VPC equivalent on cloudflare

Hi all, I am exploring using cloudflare as an alternative to AWS API gateway and lambda. The proposed architecture is something like this: We would create a VPC - at the edge of the net there would be an API gateway. This checked authorisation and if permitted passes it on to the specific handler. In cloudflare, I am thinking that we would have a worker that acts as the gateway. This checks access and if permitted calls the associated sub-worker. This is where I have come a little unstuck - there does not seem to be concept, that I can see, of VPC in cloud flare - so I am wondering how to approach this. Adding the gateway seems trivial , however, I am not sure how I go about a) addressing the sub-workers; b) making those sub workers accessible only to the gateway. It feels like a common pattern and one that would have been repeated many times, but so far after many hours of googlling I am drawing blank. I am wondering if zero trust is the key here - but I am not sure quite how i would use it in this context. Any advise / pointers to guides would be much appreciate
2 Replies
yabbeh
yabbeh2mo ago
The use-case is the question I would ask but with the architecture you defined I see an easy option.

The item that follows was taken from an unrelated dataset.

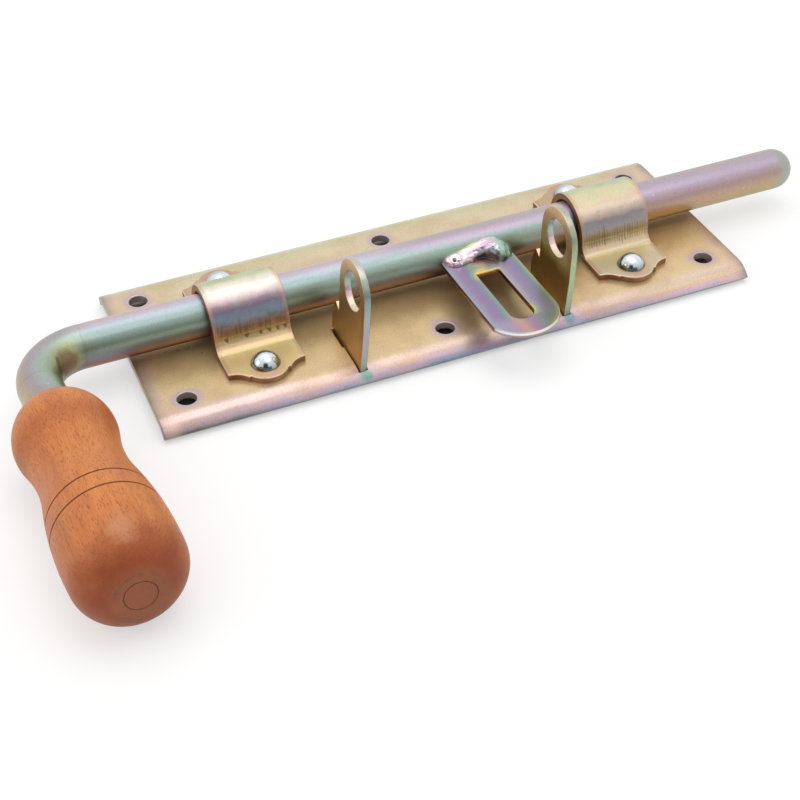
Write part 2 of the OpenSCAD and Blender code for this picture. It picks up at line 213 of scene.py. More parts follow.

Since you're on Cloudflare you have 2 levels of accounts so to speak, you have a domain mybiz.com, mybiz.net, mybiz.org and then you have the overall cloudflare account that houses those three domains. If you set a worker to exist in mybiz.com/worker1 you can treat it like a standard API and require a JWT auth to use the worker. Then you can set a WAF policy to require a JWT as well. Pretty handy and you don't need to have a proxy worker to do the work there. For zero trust you can protext specific routes, so again mybiz.com/worker1 can be an "application" in zero trust. then users who are in your zero trust tenant can access the application, and you can also set service account credentials that act as a bypass to zero trust. this would mean whatever service is reaching that endpoint would need a token or a cloudflare deny html page would be the response personally i would just go the JWT route with WAF because it seems easier imo but I am not sure of the security requirements you have. if you use zero trust you basically nuke it from being publicly accessible so if it is a standard public API you basically cut it off from the world
DC
DCOP2mo ago
Many thanks for your help. Yes I see the two approaches - I will give them some thought and figure which best fits our requirements. Thanks again - have a great day!